Многое тогда делалась впопыхах, на халяву и не вполне сознательно; так писался и «Эрос невозможного». Я не имел на него исследовательского гранта, не получал аванса, не подписывал договора на издание. Может быть, именно поэтому эта первая моя книга получилась дерзкой и крепко сбитой: деньги все портят, особенно первые деньги. У этой книги не было ни менторов, ни редакторов, ни издательских рецензентов. Я писал как хотел, ссылался или не ссылался на кого хотел, и я признаю сегодня, что так пишутся не научные книги, а свободные романы. Я не думал, что благодаря этой книге обрету столько благодарных читателей, но и не знал, сколько условностей нарушу, сколько бровей поползет вверх и больших пальцев вниз, и сколь влиятельным людям они будут принадлежать. Однако это была очень успешная книга. Она была переведена на семь языков, от английского и немецкого до французского и шведского, а также венгерского, сербского и болгарского. Почитаемые мной люди, среди них Виктор Кривулин, написали на нее более чем положительные рецензии, а Эрнест Геллнер собирался (но не успел) написать предисловие к ее английскому изданию. Книгу эту читали слепому уже тогда Дмитрию Сергеевичу Лихачеву, и он написал мне трогательное, одобрительное письмо. Ее прочли и похвалили два близких мне человека, которым я очень многим обязан, мой отчим Моисей Самойлович Каган и мой дядя Ефим Григорьевич Эткинд. Все эти люди, уже покойные, как-то присутствуют на этих страницах. В мире интеллигенции такое влияние и присутствие, одновременно книжное и личное, всегда признавалось как зримое, весомое, реальное.

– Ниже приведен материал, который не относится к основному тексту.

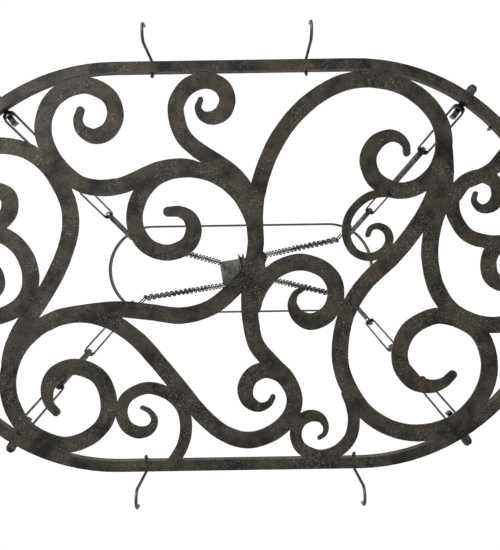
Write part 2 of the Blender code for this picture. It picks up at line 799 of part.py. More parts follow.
def rounded_tip(row, direction):
    point, way, width = row
    made = []
    for angle in (80, 50, 25):
        reach = width * math.sin(math.radians(angle))
        made.append((point + way * direction * reach, way, width * math.cos(math.radians(angle))))
    return made if direction < 0 else made[::-1]


def scroll_band(bm, rows, wider, low, high):
    sections = []
    for point, way, width in rows:
        side = Vector((-way.y, way.x, 0)) * (width + wider)
        left = point + side
        right = point - side
        sections.append([right + UP * low, left + UP * low, left + UP * high, right + UP * high])
    return loft(bm, sections)


def near(rows, others):
    """Whether two scrolls come close enough to need trimming."""
    for point, _, width in rows:
        for other, _, other_width in others:
            if (point - other).length < width + other_width + SCROLL_REACH / 2:
                return True
    return False


def keep_main_piece(obj):
    """Applies the trimming and drops the offcuts beyond the pieces that a scroll ends on."""
    graph = bpy.context.evaluated_depsgraph_get()
    mesh = bpy.data.meshes.new_from_object(obj.evaluated_get(graph))
    obj.modifiers.clear()
    bm = bmesh.new()
    bm.from_mesh(mesh)
    islands = []
    left = set(bm.verts)
    while left:
        island = {left.pop()}
        edge = list(island)
        while edge:
            vert = edge.pop()
            for link in vert.link_edges:
                other = link.other_vert(vert)
                if other in left:
                    left.discard(other)
                    island.add(other)
                    edge.append(other)
        islands.append(island)
    main = max(islands, key=lambda island: sum(face.calc_area() for v in island for face in v.link_faces))
    offcuts = [vert for vert in bm.verts if vert not in main]
    bmesh.ops.delete(bm, geom=offcuts, context="VERTS")
    bm.to_mesh(mesh)
    bm.free()
    obj.data = mesh


def make_scrolls(parent):
    low = RING_UNDER
    high = low + SCROLL_THICK
    bore = [(p.x, p.y) for p in stadium(RING_INNER_RADIUS - GAP, RING_STRAIGHT)]
    inside = cutter("ring_inside", prism(bmesh.new(), bore, low - SCROLL_THICK, high + SCROLL_THICK))
    laid = []
    for name, tip, full, length, far_tip, places in SCROLLS:
        rows = scroll_sections(tip, full, length, far_tip, places)
        scroll = add(name, scroll_band(bmesh.new(), rows, 0, low, high), MATERIALS["iron"], parent)
        boolean(scroll, inside, "INTERSECT")
        for other, other_rows, trimmer in laid:
            if near(rows, other_rows):
                boolean(scroll, trimmer, "DIFFERENCE")
        keep_main_piece(scroll)
        wide = scroll_band(bmesh.new(), rows, GAP, low - SCROLL_THICK, high + SCROLL_THICK)
        laid.append((name, rows, cutter(f"{name}_trim", wide)))


# ---------------------------------------------------------------- pot hooks


def pot_place(kind, place, side):
    """Middle of the top of the bar, and the level direction out of the ring."""
    if kind == "straight":
        return Vector((place, side * RING_MIDDLE_RADIUS, RING_TOP)), Vector((0, side, 0))
    out = Vector((side * math.cos(place), math.sin(place), 0))
    end = Vector((side * RING_STRAIGHT / 2, 0, RING_TOP))
    return end + out * RING_MIDDLE_RADIUS, out


def make_pot_hook(number, kind, place, side, parent):
    top, out = pot_place(kind, place, side)
    across = out.cross(UP)
    inside = POT_BEND - POT_WIRE / 2 - 3 * GAP
    centre = -math.sqrt(inside**2 - (RING_BAR / 2) ** 2)  # the bend rests on the bar's corners
    foot = -RING_DEPTH - POT_DROP + POT_WIRE / 2
    outline = [(-POT_BEND, SCROLL_THICK + POT_TIP_ABOVE - RING_DEPTH), (-POT_BEND, centre * 1.05)]
    for i in range(1, 8):
        angle = math.pi * (1 - i / 8)
        outline.append((POT_BEND * math.cos(angle), centre + POT_BEND * math.sin(angle)))
    outline += [(POT_BEND, centre), (POT_BEND, (centre + foot) / 2)]
    low = foot + POT_LOWER_BEND
    for i in range(0, 8):
        angle = math.pi * (1 + i / 7)
        x = POT_BEND + POT_LOWER_BEND * (1 + math.cos(angle))
        outline.append((x, low + POT_LOWER_BEND * math.sin(angle)))
    outline.append((POT_BEND + 2.05 * POT_LOWER_BEND, low + POT_LOWER_BEND * 0.7))
    points = [top + out * x + UP * z for x, z in outline]
    bm = tube(bmesh.new(), points, POT_WIRE / 2, HOOK_SIDES, False, across)
    add(f"pot_hook_{number}", bm, MATERIALS["hook"], parent, top + UP * centre, smooth=60)


# ---------------------------------------------------------------- build

clear_scene()
MATERIALS = {
    "iron": material("dark_iron", (0.048, 0.041, 0.034), 0.55, 0.6),
    "strip": material("strip_steel", (0.16, 0.155, 0.15), 0.5, 0.7),
    "chain": material("chain_steel", (0.05, 0.048, 0.045), 0.4, 0.8),
    "plate": material("plate_steel", (0.115, 0.115, 0.105), 0.6, 0.6),
    "dark": material("pulley_iron", (0.03, 0.03, 0.03), 0.5, 0.6),
    "hook": material("hook_steel", (0.035, 0.035, 0.035), 0.4, 0.8),
}

ceiling = empty("ceiling", Vector((0, 0, 0)))
make_plate(ceiling)
make_screws(ceiling)
make_eyes(ceiling)
make_axle(ceiling, make_bracket(ceiling))
make_sheave(ceiling)

hanging = empty("hanging", Vector((0, 0, -HOOP_DROP)), ceiling)
make_hoop(hanging)
rack = empty("rack", Vector((0, 0, RING_UNDER)), hanging)
for index, place in enumerate(CORNERS, 1):
    make_chain(index, place, ceiling)
    make_hoop_hook(index, place, hanging)
    make_run(index, place, hanging)
    make_lug(index, place, rack)
make_ring(rack)
make_scrolls(rack)
for index, (kind, where, side) in enumerate(POT_PLACES, 1):
    make_pot_hook(index, kind, where, side, rack)
bpy.context.view_layer.update()
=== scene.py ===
"""Oval scroll-work pot rack on chains, seen from straight below."""

import math

import bpy
from mathutils import Matrix, Vector


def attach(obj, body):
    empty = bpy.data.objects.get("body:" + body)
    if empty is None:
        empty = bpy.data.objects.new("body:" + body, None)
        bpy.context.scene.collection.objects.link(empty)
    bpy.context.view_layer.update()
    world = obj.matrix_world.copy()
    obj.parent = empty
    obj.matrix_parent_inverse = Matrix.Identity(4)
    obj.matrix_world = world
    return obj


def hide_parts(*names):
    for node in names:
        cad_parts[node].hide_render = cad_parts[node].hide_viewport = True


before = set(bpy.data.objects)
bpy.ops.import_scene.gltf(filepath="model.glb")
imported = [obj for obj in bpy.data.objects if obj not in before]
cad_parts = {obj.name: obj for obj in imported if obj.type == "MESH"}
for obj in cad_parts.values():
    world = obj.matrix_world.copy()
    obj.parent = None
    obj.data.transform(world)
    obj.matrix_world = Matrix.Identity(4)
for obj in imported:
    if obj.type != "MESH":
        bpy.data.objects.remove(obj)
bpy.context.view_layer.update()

UP = Vector((0, 0, 1))
MM = 0.001
GAP = 0.0003  # between pieces that rest on each other


# ---------------------------------------------------------------- camera, light and backdrop


def set_camera():
    """Straight up from below the rack, turned a little so that the long sides rise to the right."""
    turn = 0.0155
    lens = bpy.data.cameras.new("camera")
    lens.lens = 42.5
    lens.clip_start = 0.05
    camera = bpy.data.objects.new("camera", lens)
    bpy.context.scene.collection.objects.link(camera)
    camera.location = (0.0206, 0.0151, -2.105)
    camera.rotation_euler = (math.pi, 0, turn)
    bpy.context.scene.camera = camera


def set_light():
    world = bpy.data.worlds.new("pale_room")
    bpy.context.scene.world = world
    world.use_nodes = True
    world.node_tree.nodes["Background"].inputs["Color"].default_value = (1, 1, 1, 1)
    world.node_tree.nodes["Background"].inputs["Strength"].default_value = 1.05
    bpy.context.scene.view_settings.view_transform = "Standard"
    lamps = (
        ("window_light", (-2.3, -2.0, -2.5), 2.0, 230),
        ("room_light", (2.6, 2.1, -2.9), 3.0, 14),
    )
    for name, place, size, power in lamps:
        lamp = bpy.data.lights.new(name, "AREA")
        lamp.size = size
        lamp.energy = power
        obj = bpy.data.objects.new(name, lamp)
        bpy.context.scene.collection.objects.link(obj)
        obj.location = place
        aim = Vector((0, 0, -1.0)) - Vector(place)
        obj.rotation_euler = aim.to_track_quat("-Z", "Y").to_euler()


def lay_floor():
    bpy.ops.mesh.primitive_plane_add(size=14, location=(0, 0, -3.6))
    floor = bpy.context.object
    floor.name = "floor"
    paint = bpy.data.materials.new("pale_floor")
    paint.use_nodes = True
    shader = paint.node_tree.nodes["Principled BSDF"]
    shader.inputs["Base Color"].default_value = (0.82, 0.82, 0.81, 1)
    shader.inputs["Roughness"].default_value = 0.9
    floor.data.materials.append(paint)


# ---------------------------------------------------------------- finishes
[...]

«Эрос невозможного» рассказывал интеллигенции о ее собственном прошлом, которое она хорошо и глубоко забыла. Получилось что-то вроде инсайта, и книга многими воспринималась со страстью – то ли открытие, то ли откровение – или, наоборот, то ли ошибка, то ли кощунство. Почему-то женские герои этой книги – Лу Андреас-Саломе, Сабина Шпильрейн – вызвали у читательниц и читателей больше сопереживания и доверия, чем мужские ее герои: Сергей Панкеев, Лев Троцкий, Иван Ермаков, Макс Эйтингон, Уильям Буллит… Особенно много сомнений я услышал по поводу последнего; помню, как Дмитрий Сегал, один из тогдашних столпов Московско-тартуской семиотической школы, публично критиковал меня за мою интерпретацию фигуры Эйтингона, о котором он слышал в Иерусалиме. С тех пор на эту тему появилась новая увлекательная литература, и я рад тому, что здесь, впервые на русском языке, появляются сенсационные архивные находки израильских историков – Изабеллы Гинор и Гидеона Ремеза.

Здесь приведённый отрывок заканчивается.